▶ **Exercise**
Take down each entry exactly as written.

▶ **Stored records**
-- -- --

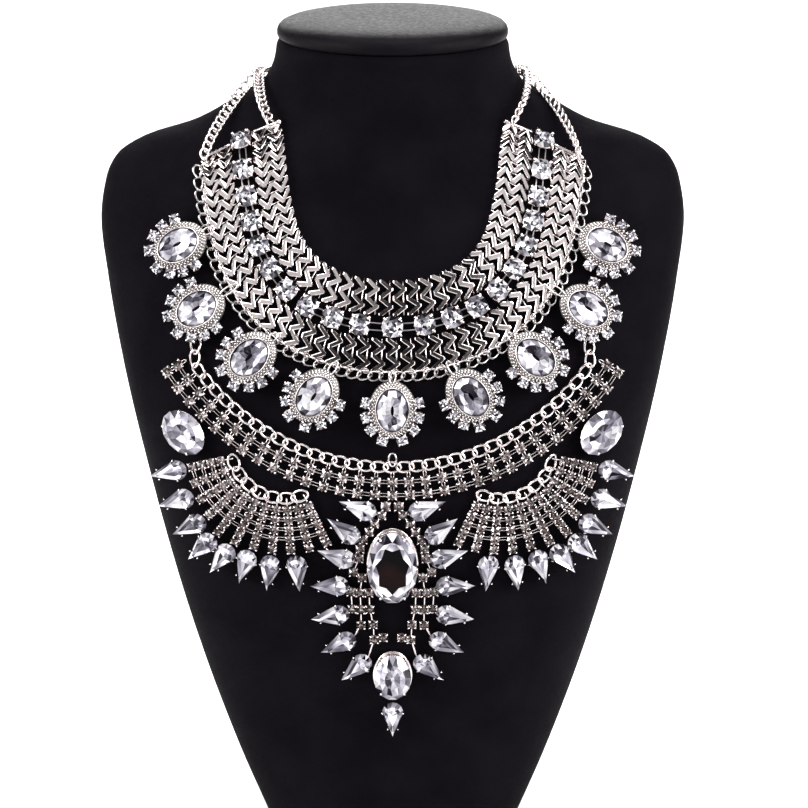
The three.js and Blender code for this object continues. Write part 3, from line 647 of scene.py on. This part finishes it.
def cut_crystal(name, stops, metallic=0.5, rough=0.05, specular=0.5):
    """Polished stone over foil, with painted reflections: every flat facet gets its own tone, from dark to
    bright by its direction and place.
    """
    material, tree, shader = new_material(name)
    facets = tree.nodes.new("ShaderNodeNewGeometry")
    where = tree.nodes.new("ShaderNodeTexCoord")
    mixed = tree.nodes.new("ShaderNodeVectorMath")
    mixed.operation = "MULTIPLY_ADD"
    mixed.inputs[1].default_value = (FACET_VARIETY,) * 3
    spread = tree.nodes.new("ShaderNodeVectorMath")
    spread.operation = "SCALE"
    spread.inputs["Scale"].default_value = PLACE_VARIETY
    texture = tree.nodes.new("ShaderNodeTexNoise")
    texture.inputs["Scale"].default_value = 1
    texture.inputs["Detail"].default_value = 1
    tree.links.new(where.outputs["Object"], spread.inputs[0])
    tree.links.new(facets.outputs["True Normal"], mixed.inputs[0])
    tree.links.new(spread.outputs["Vector"], mixed.inputs[2])
    tree.links.new(mixed.outputs["Vector"], texture.inputs["Vector"])
    tree.links.new(ramp(tree, texture.outputs["Fac"], stops), shader.inputs["Base Color"])
    shader.inputs["Metallic"].default_value = metallic
    shader.inputs["Roughness"].default_value = rough
    shader.inputs["Specular IOR Level"].default_value = specular
    return material


# the stones' base colours are painted reflections: painted highlights and painted dark facets
foil = cut_crystal("foiled crystal", CLEAR_FACET_REFLECTIONS, 0.45)
sparkling = cut_crystal("sparkling crystal", SPARKLING_FACET_REFLECTIONS)
small_foil = cut_crystal("small foiled stone", SMALL_FACET_REFLECTIONS)
painted_dark_reflection = cut_crystal("painted dark reflection in a stone's heart", DARK_REFLECTION_TONES, rough=0.12, specular=0.12)


def mounted(stone, places, backing=None, heart=None):
    """Layers of a stone in its metal setting, repeated over places."""
    setting, crown, back, middle = stone
    backing = backing or small_foil
    return [(repeat(setting, places), metal, True), (repeat(crown, places), backing, False),
            (repeat(back, places), backing, False), (repeat(middle, places), heart or backing, False)]


# the cup wires get painted shade, a dark plating for the shade behind the cups
painted_shade_plating = plated_metal("plating with painted shade", 0.3, PAINTED_SHADE_TONES, 0.1)
side = np.linspace(-1, 1, CRYSTAL_COUNT)
crystal_share = (1 + CRYSTAL_END * np.sign(side) * np.abs(side) ** CRYSTAL_SPREAD) / 2
for number, stretch in enumerate(("left", "front", "right")):
    shares = crystal_share[number * CRYSTALS_A_STRETCH:(number + 1) * CRYSTALS_A_STRETCH]
    along = np.linspace(shares[0], shares[-1], 60)
    rails = [chest_wire(beside_collar(along, offset), CUP_WIRE_LIFT, CUP_WIRE_RADIUS)
             for offset in (-CUP_WIRE_ASIDE, CUP_WIRE_ASIDE)]
    seats = seat(beside_collar(shares, 0), collar_way(shares), METAL_BACK)
    piece(f"crystals_{stretch}", mounted(claw_cup(**CRYSTAL_CUP), seats, sparkling)
          + [(joined(*rails), painted_shade_plating, True)], [f"collar_crystals_{stretch}"])

# -------------------------------------------- chain at the bands' outer edge
# Curb chain of twisted wire links, in the same plating but worn duller. It runs along the
# outer band, held by the band's eyelets, and the medallions hang from it.
EDGE_OFFSET, EDGE_LIFT, EDGE_END = 18, METAL_BACK + 1.1, 0.99
EDGE_LINK = {"length": 5.9, "width": 3.7, "radius": 0.42, "lean": 0.7}
EDGE_PITCH, EDGE_ROLL, EDGE_TURN = 4.3, (20, 20), 14
WORN_TONES = [(0.42, 0.39, 0.385), (0.6, 0.565, 0.56)]


def chain(line, link, pitch, roll, outs=None, lift=0.0):
    """Curb chain: equal links along a line, rolled a little further from one end to the other."""
    here, ahead = even_steps(np.asarray(line, float), pitch)
    if outs is None:
        places = seat(here, np.degrees(np.arctan2(ahead[:, 1], ahead[:, 0])), lift)
    else:
        places = place(here, ahead, outs(here))
    turns = np.tile(np.eye(4), (len(here), 1, 1))
    angle = np.radians(np.linspace(*roll, len(here)))
    turns[:, 1, 1] = turns[:, 2, 2] = np.cos(angle)
    turns[:, 2, 1], turns[:, 1, 2] = np.sin(angle), -np.sin(angle)
    return repeat(link, places @ turns)


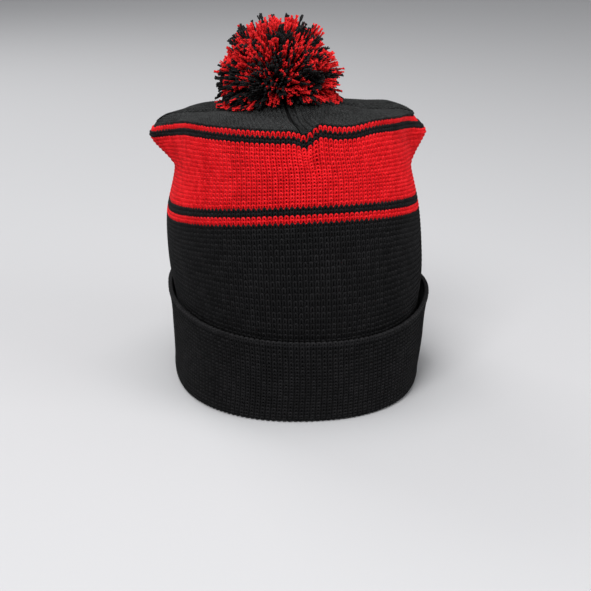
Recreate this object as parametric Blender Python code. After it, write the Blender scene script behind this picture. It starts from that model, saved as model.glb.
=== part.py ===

-- -- --

▶ **Solution to the problem**
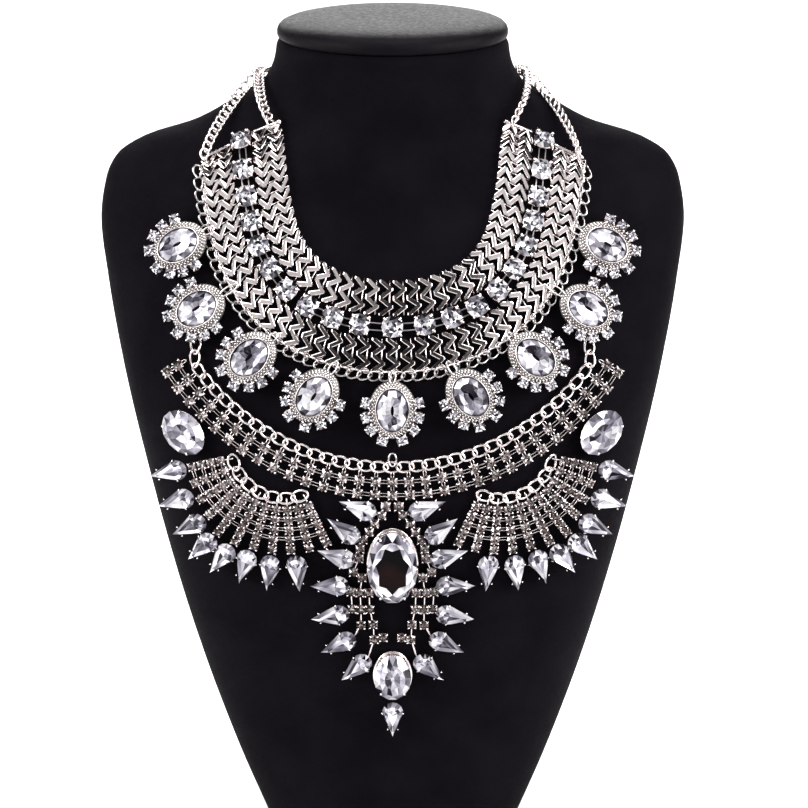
The three.js and Blender code for this object continues. Write part 3, from line 647 of scene.py on. This part finishes it.
def cut_crystal(name, stops, metallic=0.5, rough=0.05, specular=0.5):
    """Polished stone over foil, with painted reflections: every flat facet gets its own tone, from dark to
    bright by its direction and place.
    """
    material, tree, shader = new_material(name)
    facets = tree.nodes.new("ShaderNodeNewGeometry")
    where = tree.nodes.new("ShaderNodeTexCoord")
    mixed = tree.nodes.new("ShaderNodeVectorMath")
    mixed.operation = "MULTIPLY_ADD"
    mixed.inputs[1].default_value = (FACET_VARIETY,) * 3
    spread = tree.nodes.new("ShaderNodeVectorMath")
    spread.operation = "SCALE"
    spread.inputs["Scale"].default_value = PLACE_VARIETY
    texture = tree.nodes.new("ShaderNodeTexNoise")
    texture.inputs["Scale"].default_value = 1
    texture.inputs["Detail"].default_value = 1
    tree.links.new(where.outputs["Object"], spread.inputs[0])
    tree.links.new(facets.outputs["True Normal"], mixed.inputs[0])
    tree.links.new(spread.outputs["Vector"], mixed.inputs[2])
    tree.links.new(mixed.outputs["Vector"], texture.inputs["Vector"])
    tree.links.new(ramp(tree, texture.outputs["Fac"], stops), shader.inputs["Base Color"])
    shader.inputs["Metallic"].default_value = metallic
    shader.inputs["Roughness"].default_value = rough
    shader.inputs["Specular IOR Level"].default_value = specular
    return material


# the stones' base colours are painted reflections: painted highlights and painted dark facets
foil = cut_crystal("foiled crystal", CLEAR_FACET_REFLECTIONS, 0.45)
sparkling = cut_crystal("sparkling crystal", SPARKLING_FACET_REFLECTIONS)
small_foil = cut_crystal("small foiled stone", SMALL_FACET_REFLECTIONS)
painted_dark_reflection = cut_crystal("painted dark reflection in a stone's heart", DARK_REFLECTION_TONES, rough=0.12, specular=0.12)


def mounted(stone, places, backing=None, heart=None):
    """Layers of a stone in its metal setting, repeated over places."""
    setting, crown, back, middle = stone
    backing = backing or small_foil
    return [(repeat(setting, places), metal, True), (repeat(crown, places), backing, False),
            (repeat(back, places), backing, False), (repeat(middle, places), heart or backing, False)]


# the cup wires get painted shade, a dark plating for the shade behind the cups
painted_shade_plating = plated_metal("plating with painted shade", 0.3, PAINTED_SHADE_TONES, 0.1)
side = np.linspace(-1, 1, CRYSTAL_COUNT)
crystal_share = (1 + CRYSTAL_END * np.sign(side) * np.abs(side) ** CRYSTAL_SPREAD) / 2
for number, stretch in enumerate(("left", "front", "right")):
    shares = crystal_share[number * CRYSTALS_A_STRETCH:(number + 1) * CRYSTALS_A_STRETCH]
    along = np.linspace(shares[0], shares[-1], 60)
    rails = [chest_wire(beside_collar(along, offset), CUP_WIRE_LIFT, CUP_WIRE_RADIUS)
             for offset in (-CUP_WIRE_ASIDE, CUP_WIRE_ASIDE)]
    seats = seat(beside_collar(shares, 0), collar_way(shares), METAL_BACK)
    piece(f"crystals_{stretch}", mounted(claw_cup(**CRYSTAL_CUP), seats, sparkling)
          + [(joined(*rails), painted_shade_plating, True)], [f"collar_crystals_{stretch}"])

# -------------------------------------------- chain at the bands' outer edge
# Curb chain of twisted wire links, in the same plating but worn duller. It runs along the
# outer band, held by the band's eyelets, and the medallions hang from it.
EDGE_OFFSET, EDGE_LIFT, EDGE_END = 18, METAL_BACK + 1.1, 0.99
EDGE_LINK = {"length": 5.9, "width": 3.7, "radius": 0.42, "lean": 0.7}
EDGE_PITCH, EDGE_ROLL, EDGE_TURN = 4.3, (20, 20), 14
WORN_TONES = [(0.42, 0.39, 0.385), (0.6, 0.565, 0.56)]


def chain(line, link, pitch, roll, outs=None, lift=0.0):
    """Curb chain: equal links along a line, rolled a little further from one end to the other."""
    here, ahead = even_steps(np.asarray(line, float), pitch)
    if outs is None:
        places = seat(here, np.degrees(np.arctan2(ahead[:, 1], ahead[:, 0])), lift)
    else:
        places = place(here, ahead, outs(here))
    turns = np.tile(np.eye(4), (len(here), 1, 1))
    angle = np.radians(np.linspace(*roll, len(here)))
    turns[:, 1, 1] = turns[:, 2, 2] = np.cos(angle)
    turns[:, 2, 1], turns[:, 1, 2] = np.sin(angle), -np.sin(angle)
    return repeat(link, places @ turns)


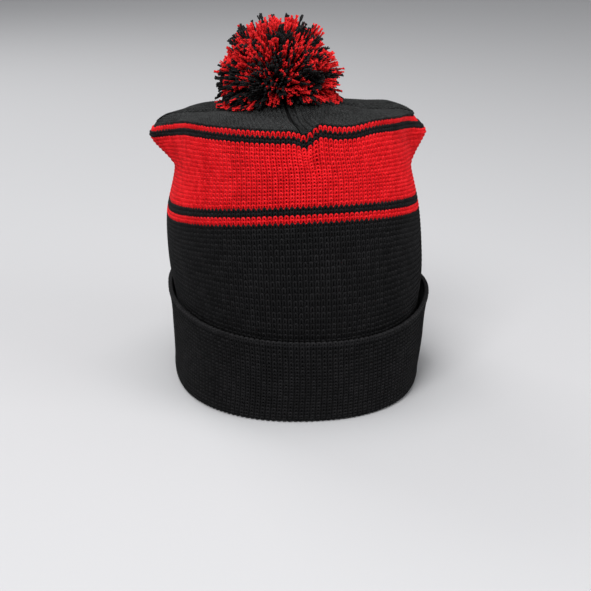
Recreate this object as parametric Blender Python code. After it, write the Blender scene script behind this picture. It starts from that model, saved as model.glb.
=== part.py ===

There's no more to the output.